* What the task asks *
Reproduce all of the data word for word.
▬▬▬▬▬▬
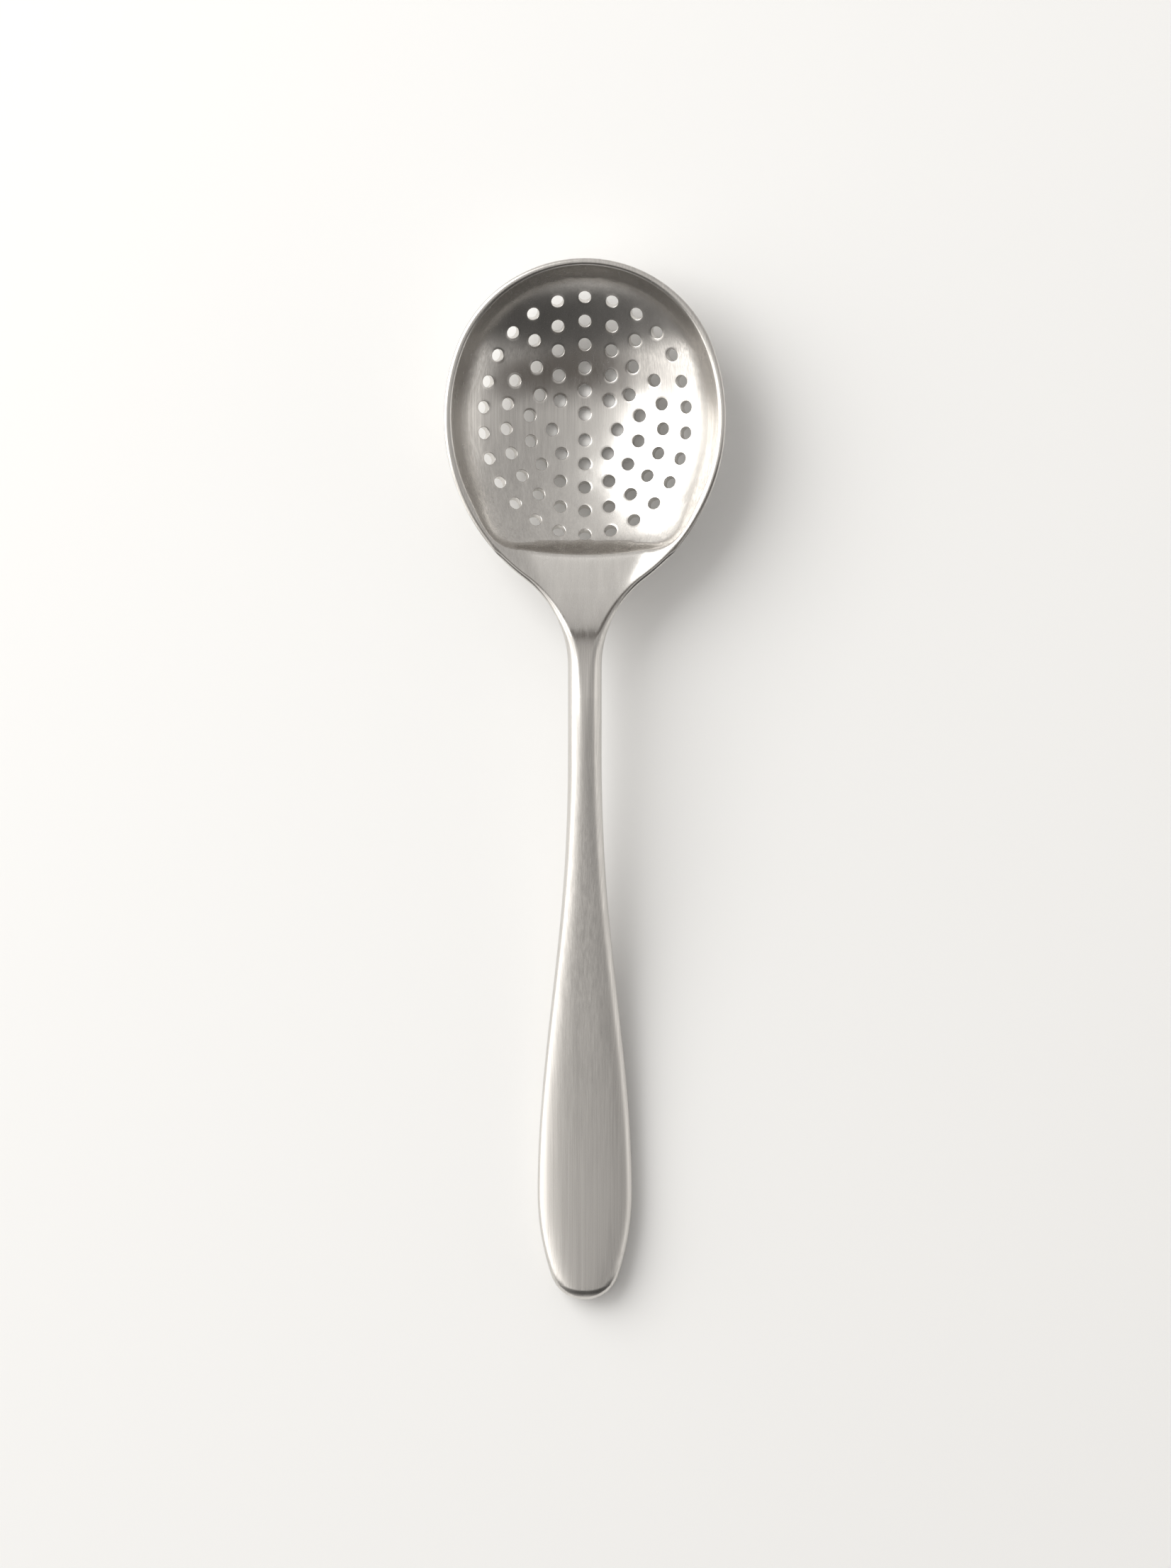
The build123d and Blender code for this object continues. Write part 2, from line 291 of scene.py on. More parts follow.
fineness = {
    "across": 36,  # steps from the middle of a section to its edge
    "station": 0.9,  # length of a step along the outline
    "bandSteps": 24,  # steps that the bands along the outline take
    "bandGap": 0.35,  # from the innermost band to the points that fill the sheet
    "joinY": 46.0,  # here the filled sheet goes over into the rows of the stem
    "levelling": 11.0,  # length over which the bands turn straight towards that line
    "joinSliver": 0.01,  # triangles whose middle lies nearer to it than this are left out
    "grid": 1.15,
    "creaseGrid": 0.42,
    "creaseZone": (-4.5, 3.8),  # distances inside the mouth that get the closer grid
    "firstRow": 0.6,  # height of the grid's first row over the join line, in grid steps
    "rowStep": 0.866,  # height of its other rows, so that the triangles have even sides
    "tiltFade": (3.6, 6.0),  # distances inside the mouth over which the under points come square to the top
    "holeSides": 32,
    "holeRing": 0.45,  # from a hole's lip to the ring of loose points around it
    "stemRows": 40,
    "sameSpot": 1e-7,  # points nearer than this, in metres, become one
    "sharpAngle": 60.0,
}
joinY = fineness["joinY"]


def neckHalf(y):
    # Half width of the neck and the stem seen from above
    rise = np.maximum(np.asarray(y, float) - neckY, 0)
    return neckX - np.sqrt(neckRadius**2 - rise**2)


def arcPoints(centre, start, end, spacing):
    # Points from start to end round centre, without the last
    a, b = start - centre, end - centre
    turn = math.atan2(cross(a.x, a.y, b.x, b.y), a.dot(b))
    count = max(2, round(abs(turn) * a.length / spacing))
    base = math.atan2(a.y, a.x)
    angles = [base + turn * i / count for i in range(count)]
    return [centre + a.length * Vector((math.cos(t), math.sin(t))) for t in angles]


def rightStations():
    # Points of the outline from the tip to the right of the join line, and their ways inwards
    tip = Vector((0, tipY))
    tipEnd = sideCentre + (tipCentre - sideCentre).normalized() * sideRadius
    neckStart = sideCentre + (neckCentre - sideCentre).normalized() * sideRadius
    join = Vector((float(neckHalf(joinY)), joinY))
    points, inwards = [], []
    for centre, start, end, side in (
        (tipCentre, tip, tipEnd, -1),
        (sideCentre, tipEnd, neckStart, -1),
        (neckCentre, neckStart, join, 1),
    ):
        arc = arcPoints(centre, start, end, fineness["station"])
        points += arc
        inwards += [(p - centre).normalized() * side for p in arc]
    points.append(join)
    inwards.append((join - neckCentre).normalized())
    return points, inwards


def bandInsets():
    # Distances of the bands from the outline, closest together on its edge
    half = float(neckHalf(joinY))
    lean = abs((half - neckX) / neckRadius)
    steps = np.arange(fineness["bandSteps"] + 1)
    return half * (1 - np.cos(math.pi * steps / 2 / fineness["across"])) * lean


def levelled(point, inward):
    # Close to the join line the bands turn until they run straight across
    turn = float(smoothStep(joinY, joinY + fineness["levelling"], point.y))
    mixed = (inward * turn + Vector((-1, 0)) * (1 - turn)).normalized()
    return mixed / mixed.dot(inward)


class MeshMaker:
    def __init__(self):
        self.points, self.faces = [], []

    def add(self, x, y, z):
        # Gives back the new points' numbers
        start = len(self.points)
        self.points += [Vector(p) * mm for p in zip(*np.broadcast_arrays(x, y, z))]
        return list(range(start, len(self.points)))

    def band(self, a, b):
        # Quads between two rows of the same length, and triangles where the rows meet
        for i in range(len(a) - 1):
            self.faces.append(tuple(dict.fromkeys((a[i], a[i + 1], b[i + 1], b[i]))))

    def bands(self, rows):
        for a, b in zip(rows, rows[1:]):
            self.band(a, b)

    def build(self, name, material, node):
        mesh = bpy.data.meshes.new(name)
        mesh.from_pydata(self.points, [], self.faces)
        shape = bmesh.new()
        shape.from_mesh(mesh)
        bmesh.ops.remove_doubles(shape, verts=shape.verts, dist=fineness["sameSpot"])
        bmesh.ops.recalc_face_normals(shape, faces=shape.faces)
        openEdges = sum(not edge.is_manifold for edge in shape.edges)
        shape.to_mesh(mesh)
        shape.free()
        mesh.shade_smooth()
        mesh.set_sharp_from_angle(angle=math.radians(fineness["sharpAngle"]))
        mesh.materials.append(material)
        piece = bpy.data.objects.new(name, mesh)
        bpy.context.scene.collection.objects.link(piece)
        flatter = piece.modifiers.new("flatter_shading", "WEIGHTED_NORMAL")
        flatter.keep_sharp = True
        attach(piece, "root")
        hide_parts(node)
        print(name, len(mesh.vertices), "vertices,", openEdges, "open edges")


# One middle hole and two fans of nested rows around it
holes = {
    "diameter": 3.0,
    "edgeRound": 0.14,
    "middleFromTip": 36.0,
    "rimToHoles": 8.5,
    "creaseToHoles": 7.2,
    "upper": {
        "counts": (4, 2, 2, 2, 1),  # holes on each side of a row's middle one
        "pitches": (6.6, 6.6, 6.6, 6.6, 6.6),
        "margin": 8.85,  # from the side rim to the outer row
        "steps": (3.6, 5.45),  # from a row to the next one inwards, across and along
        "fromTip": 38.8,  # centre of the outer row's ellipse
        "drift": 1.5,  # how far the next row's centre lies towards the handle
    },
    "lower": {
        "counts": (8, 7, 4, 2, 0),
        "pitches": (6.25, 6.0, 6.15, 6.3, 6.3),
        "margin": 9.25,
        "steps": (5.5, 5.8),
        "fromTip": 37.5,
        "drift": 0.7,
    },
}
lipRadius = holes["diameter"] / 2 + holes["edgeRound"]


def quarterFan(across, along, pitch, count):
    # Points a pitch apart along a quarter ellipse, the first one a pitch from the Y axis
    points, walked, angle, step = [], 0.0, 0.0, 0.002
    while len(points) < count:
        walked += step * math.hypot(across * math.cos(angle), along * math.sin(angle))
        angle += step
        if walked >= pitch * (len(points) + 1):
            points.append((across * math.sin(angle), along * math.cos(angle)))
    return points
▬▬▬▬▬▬
* Correct result *
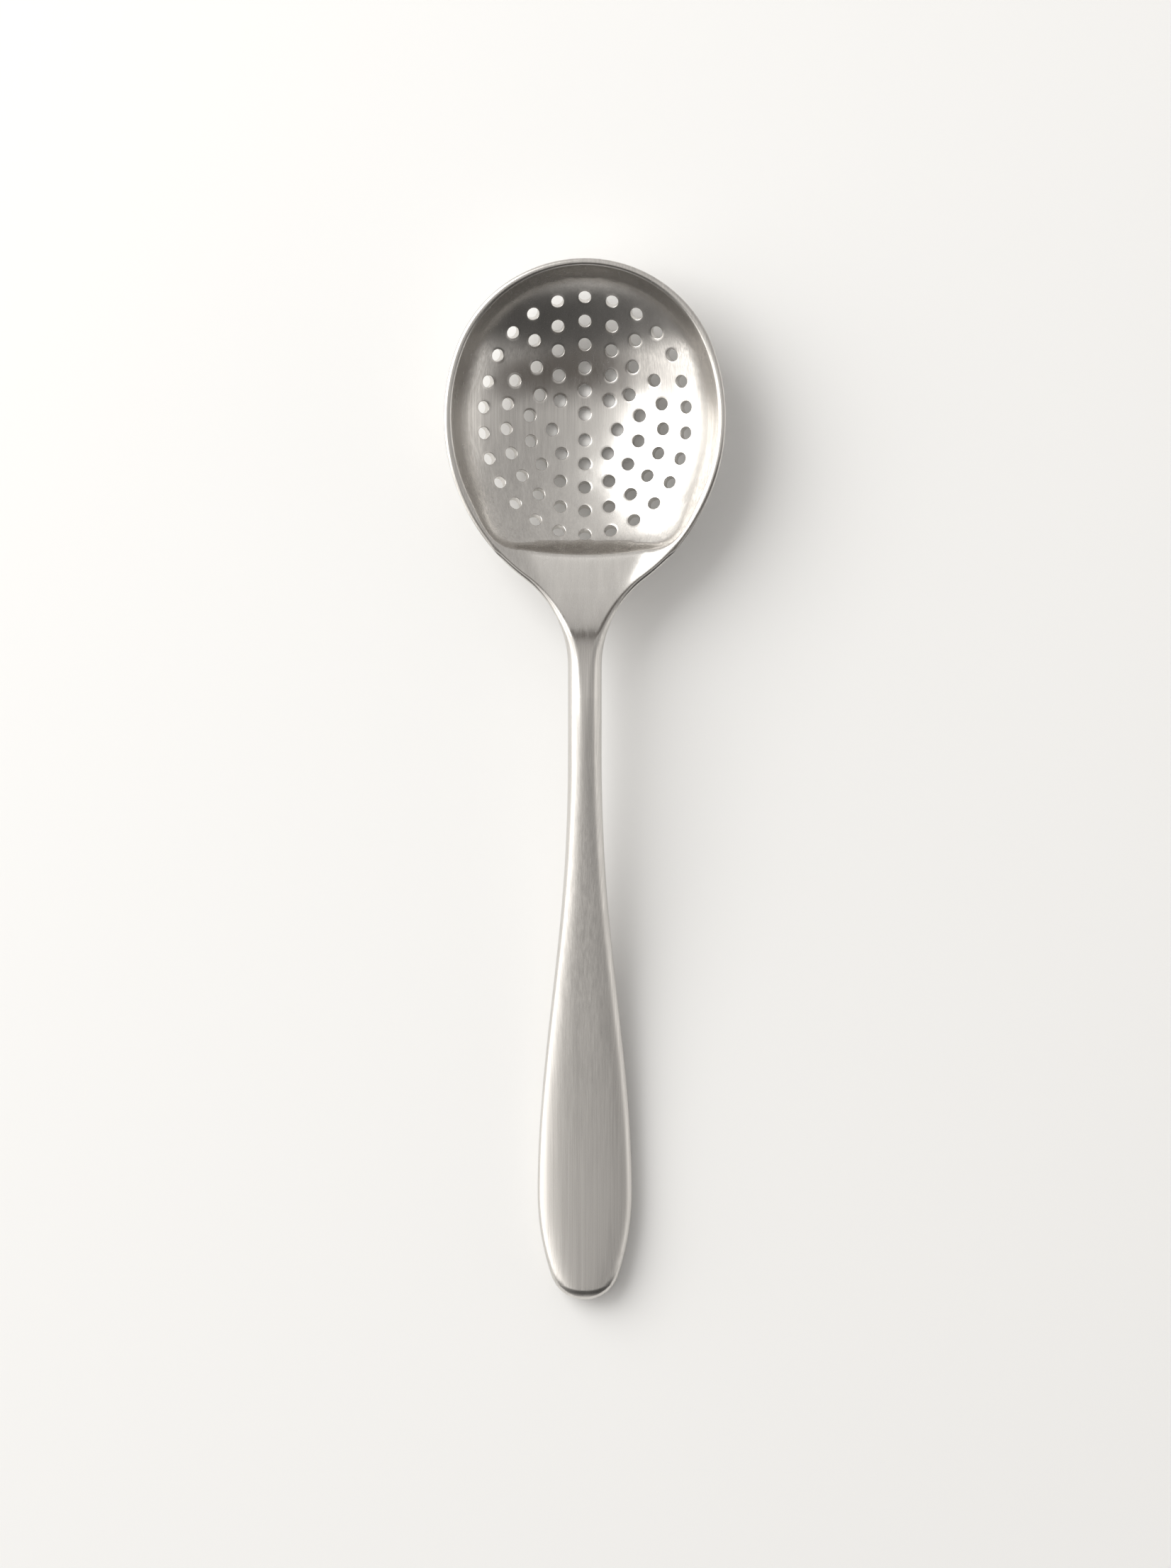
The build123d and Blender code for this object continues. Write part 2, from line 291 of scene.py on. More parts follow.
fineness = {
    "across": 36,  # steps from the middle of a section to its edge
    "station": 0.9,  # length of a step along the outline
    "bandSteps": 24,  # steps that the bands along the outline take
    "bandGap": 0.35,  # from the innermost band to the points that fill the sheet
    "joinY": 46.0,  # here the filled sheet goes over into the rows of the stem
    "levelling": 11.0,  # length over which the bands turn straight towards that line
    "joinSliver": 0.01,  # triangles whose middle lies nearer to it than this are left out
    "grid": 1.15,
    "creaseGrid": 0.42,
    "creaseZone": (-4.5, 3.8),  # distances inside the mouth that get the closer grid
    "firstRow": 0.6,  # height of the grid's first row over the join line, in grid steps
    "rowStep": 0.866,  # height of its other rows, so that the triangles have even sides
    "tiltFade": (3.6, 6.0),  # distances inside the mouth over which the under points come square to the top
    "holeSides": 32,
    "holeRing": 0.45,  # from a hole's lip to the ring of loose points around it
    "stemRows": 40,
    "sameSpot": 1e-7,  # points nearer than this, in metres, become one
    "sharpAngle": 60.0,
}
joinY = fineness["joinY"]


def neckHalf(y):
    # Half width of the neck and the stem seen from above
    rise = np.maximum(np.asarray(y, float) - neckY, 0)
    return neckX - np.sqrt(neckRadius**2 - rise**2)


def arcPoints(centre, start, end, spacing):
    # Points from start to end round centre, without the last
    a, b = start - centre, end - centre
    turn = math.atan2(cross(a.x, a.y, b.x, b.y), a.dot(b))
    count = max(2, round(abs(turn) * a.length / spacing))
    base = math.atan2(a.y, a.x)
    angles = [base + turn * i / count for i in range(count)]
    return [centre + a.length * Vector((math.cos(t), math.sin(t))) for t in angles]


def rightStations():
    # Points of the outline from the tip to the right of the join line, and their ways inwards
    tip = Vector((0, tipY))
    tipEnd = sideCentre + (tipCentre - sideCentre).normalized() * sideRadius
    neckStart = sideCentre + (neckCentre - sideCentre).normalized() * sideRadius
    join = Vector((float(neckHalf(joinY)), joinY))
    points, inwards = [], []
    for centre, start, end, side in (
        (tipCentre, tip, tipEnd, -1),
        (sideCentre, tipEnd, neckStart, -1),
        (neckCentre, neckStart, join, 1),
    ):
        arc = arcPoints(centre, start, end, fineness["station"])
        points += arc
        inwards += [(p - centre).normalized() * side for p in arc]
    points.append(join)
    inwards.append((join - neckCentre).normalized())
    return points, inwards


def bandInsets():
    # Distances of the bands from the outline, closest together on its edge
    half = float(neckHalf(joinY))
    lean = abs((half - neckX) / neckRadius)
    steps = np.arange(fineness["bandSteps"] + 1)
    return half * (1 - np.cos(math.pi * steps / 2 / fineness["across"])) * lean


def levelled(point, inward):
    # Close to the join line the bands turn until they run straight across
    turn = float(smoothStep(joinY, joinY + fineness["levelling"], point.y))
    mixed = (inward * turn + Vector((-1, 0)) * (1 - turn)).normalized()
    return mixed / mixed.dot(inward)


class MeshMaker:
    def __init__(self):
        self.points, self.faces = [], []

    def add(self, x, y, z):
        # Gives back the new points' numbers
        start = len(self.points)
        self.points += [Vector(p) * mm for p in zip(*np.broadcast_arrays(x, y, z))]
        return list(range(start, len(self.points)))

    def band(self, a, b):
        # Quads between two rows of the same length, and triangles where the rows meet
        for i in range(len(a) - 1):
            self.faces.append(tuple(dict.fromkeys((a[i], a[i + 1], b[i + 1], b[i]))))

    def bands(self, rows):
        for a, b in zip(rows, rows[1:]):
            self.band(a, b)

    def build(self, name, material, node):
        mesh = bpy.data.meshes.new(name)
        mesh.from_pydata(self.points, [], self.faces)
        shape = bmesh.new()
        shape.from_mesh(mesh)
        bmesh.ops.remove_doubles(shape, verts=shape.verts, dist=fineness["sameSpot"])
        bmesh.ops.recalc_face_normals(shape, faces=shape.faces)
        openEdges = sum(not edge.is_manifold for edge in shape.edges)
        shape.to_mesh(mesh)
        shape.free()
        mesh.shade_smooth()
        mesh.set_sharp_from_angle(angle=math.radians(fineness["sharpAngle"]))
        mesh.materials.append(material)
        piece = bpy.data.objects.new(name, mesh)
        bpy.context.scene.collection.objects.link(piece)
        flatter = piece.modifiers.new("flatter_shading", "WEIGHTED_NORMAL")
        flatter.keep_sharp = True
        attach(piece, "root")
        hide_parts(node)
        print(name, len(mesh.vertices), "vertices,", openEdges, "open edges")


# One middle hole and two fans of nested rows around it
holes = {
    "diameter": 3.0,
    "edgeRound": 0.14,
    "middleFromTip": 36.0,
    "rimToHoles": 8.5,
    "creaseToHoles": 7.2,
    "upper": {
        "counts": (4, 2, 2, 2, 1),  # holes on each side of a row's middle one
        "pitches": (6.6, 6.6, 6.6, 6.6, 6.6),
        "margin": 8.85,  # from the side rim to the outer row
        "steps": (3.6, 5.45),  # from a row to the next one inwards, across and along
        "fromTip": 38.8,  # centre of the outer row's ellipse
        "drift": 1.5,  # how far the next row's centre lies towards the handle
    },
    "lower": {
        "counts": (8, 7, 4, 2, 0),
        "pitches": (6.25, 6.0, 6.15, 6.3, 6.3),
        "margin": 9.25,
        "steps": (5.5, 5.8),
        "fromTip": 37.5,
        "drift": 0.7,
    },
}
lipRadius = holes["diameter"] / 2 + holes["edgeRound"]


def quarterFan(across, along, pitch, count):
    # Points a pitch apart along a quarter ellipse, the first one a pitch from the Y axis
    points, walked, angle, step = [], 0.0, 0.0, 0.002
    while len(points) < count:
        walked += step * math.hypot(across * math.cos(angle), along * math.sin(angle))
        angle += step
        if walked >= pitch * (len(points) + 1):
            points.append((across * math.sin(angle), along * math.cos(angle)))
    return points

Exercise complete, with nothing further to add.